= Society of Berbice =

The Society of Berbice (Dutch: Sociëteit van Berbice) was founded on 24 October 1720 by the owners of the colony of Berbice currently in Guyana. These owners (Arnold Dix, Pieter Schuurmans, Cornelis van Peere, and brothers Nicolaas and Hendrik van Hoorn) had acquired the colony from the French on 24 October 1714, who in turn had occupied the colony which was previously a hereditary fief in the possession of the Van Peere family.

In 1720, the five owners of the colony founded a Society of Berbice in a similar fashion to the Society of Suriname, which governed the neighbouring colony, in order to raise more capital for the colony. Both brothers shared one quarter of the company, and could only cast one vote. The Society was a public company listed on the Amsterdam Stock Exchange.

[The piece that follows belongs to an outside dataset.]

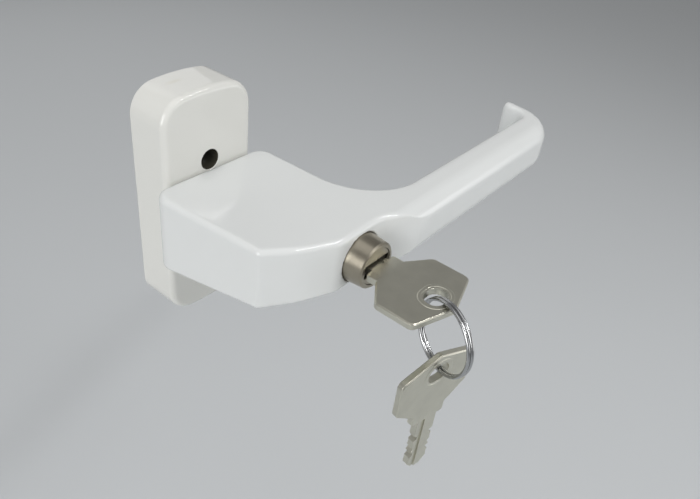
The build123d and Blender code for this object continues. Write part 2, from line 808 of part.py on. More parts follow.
def spare_key():
    """The second key, hanging blade down from the ring."""
    centre = ring_centre()
    pivot = centre.Z - ring_inner_radius - ring_wire / 2
    hole_top = pivot + ring_wire / 2 + spare_gap
    shift = hole_top - bow_hole_height / 2
    hung = Rot(-90, 0, 0) * Pos(0, hole_centre(), 0) * key()
    return Pos(centre.X, centre.Y, shift) * Rot(0, 0, -spare_yaw) * hung


nodes = {
    "base_cover": base_cover,
    "backing_plate": backing_plate,
    "index_collar": index_collar,
    "fixing_screws": fixing_screws,
    "hub_bush": hub_bush,
    "lever": lever,
    "spindle": spindle,
    "spindle_grub_screw": spindle_grub_screw,
    "retaining_ring": retaining_ring,
    "disc_spring": disc_spring,
    "guide_plate": guide_plate,
    "guide_screws": guide_screws,
    "lock_barrel": lock_barrel,
    "barrel_grub_screw": barrel_grub_screw,
    "lock_plug": lock_plug,
    "plug_clip": plug_clip,
    "wafers": wafers,
    "wafer_springs": wafer_springs,
    "lock_crank": lock_crank,
    "locking_slide": locking_slide,
    "key_in_lock": key_in_lock,
    "key_ring": key_ring,
    "spare_key": spare_key,
}

os.makedirs("parts", exist_ok=True)
for name, make in nodes.items():
    export_step(make(), f"parts/{name}.step")
    print(name)
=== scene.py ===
import json
from math import asin, atan2, cos, pi, radians, sin, sqrt

import bmesh
import bpy
from mathutils import Matrix, Vector
from mathutils.geometry import tessellate_polygon


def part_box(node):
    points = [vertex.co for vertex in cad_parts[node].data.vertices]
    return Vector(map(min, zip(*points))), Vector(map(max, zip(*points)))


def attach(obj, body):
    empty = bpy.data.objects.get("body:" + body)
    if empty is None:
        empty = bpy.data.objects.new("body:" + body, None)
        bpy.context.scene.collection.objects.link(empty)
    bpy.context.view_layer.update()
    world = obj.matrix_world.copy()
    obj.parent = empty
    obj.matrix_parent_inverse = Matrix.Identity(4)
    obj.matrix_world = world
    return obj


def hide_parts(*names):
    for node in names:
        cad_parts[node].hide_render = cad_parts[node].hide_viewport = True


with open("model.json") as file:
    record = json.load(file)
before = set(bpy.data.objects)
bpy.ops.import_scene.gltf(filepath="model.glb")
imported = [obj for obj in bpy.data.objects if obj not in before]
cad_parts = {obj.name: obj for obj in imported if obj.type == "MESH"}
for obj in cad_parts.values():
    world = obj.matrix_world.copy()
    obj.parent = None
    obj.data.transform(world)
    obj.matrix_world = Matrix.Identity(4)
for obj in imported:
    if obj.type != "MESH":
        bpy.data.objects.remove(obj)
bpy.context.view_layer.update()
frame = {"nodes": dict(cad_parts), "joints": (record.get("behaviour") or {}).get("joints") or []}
nodes = frame["nodes"]
mm = 0.001

# Materials


def linearColour(code):
    channels = [int(code[i:i + 2], 16) / 255 for i in (1, 3, 5)]
    return [c / 12.92 if c <= 0.04045 else ((c + 0.055) / 1.055) ** 2.4 for c in channels] + [1.0]


def darker(colour, share):
    return [c * share for c in colour[:3]] + [1]


def perMm(size):
    return 1 / (size * mm)


def addNode(tree, kind, settings=None, links=None, **attributes):
    node = tree.nodes.new(kind)
    for name, value in attributes.items():
        setattr(node, name, value)
    for name, value in (settings or {}).items():
        node.inputs[name].default_value = value
    for name, source in (links or {}).items():
        tree.links.new(source, node.inputs[name])
    return node


def newMaterial(name, **settings):
    material = bpy.data.materials.new(name)
    material.use_nodes = True
    shader = material.node_tree.nodes["Principled BSDF"]
    for socket, value in settings.items():
        shader.inputs[socket].default_value = value
    return material, material.node_tree, shader


def setMaterial(mesh, finish):
    mesh.materials.clear()
    mesh.materials.append(finish)


def cadPlace(tree):
    # Every piece's own coordinates are those of the CAD frame, in metres
    return addNode(tree, "ShaderNodeTexCoord").outputs["Object"]


def splitPlace(tree, place):
    return addNode(tree, "ShaderNodeSeparateXYZ", links={"Vector": place}).outputs


def noise(tree, place, scale, detail):
    return addNode(tree, "ShaderNodeTexNoise", {"Scale": scale, "Detail": detail}, {"Vector": place}).outputs["Fac"]


def calculate(tree, operation, first, second):
    # The second value is a number or the output of another node
    given = isinstance(second, float)
    settings, links = ({1: second}, {0: first}) if given else ({}, {0: first, 1: second})
    return addNode(tree, "ShaderNodeMath", settings, links, operation=operation).outputs[0]


def mixColour(tree, share, first, second):
    # Each colour is a list or the output of another node
    settings = {socket: colour for socket, colour in ((6, first), (7, second)) if isinstance(colour, list)}
    links = {socket: colour for socket, colour in ((6, first), (7, second)) if not isinstance(colour, list)}
    return addNode(tree, "ShaderNodeMix", settings, {0: share, **links}, data_type="RGBA").outputs[2]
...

In the years following, Berbice became the second most flourishing Dutch colony in the Guianas after Suriname, consisting of 12 plantations owned by the society, 93 private plantations along the Berbice River, and 20 plantations along the Canje River. The colony was dealt a severe blow when a slave uprising broke out under the leadership of Coffy in February 1763. The uprising led to a steep population decline, abandonment and destruction of many plantations, and serious financial problems for the Society.

In 1795, after the dissolution of the Dutch West India Company, the company decided to sell its possessions. The company remained in operation after Berbice was ceded to Great Britain. In November 1818, their last plantations were sold to Davidson’s, Barkly & Co, and after selling out the last investors, the company closed their offices in 1821.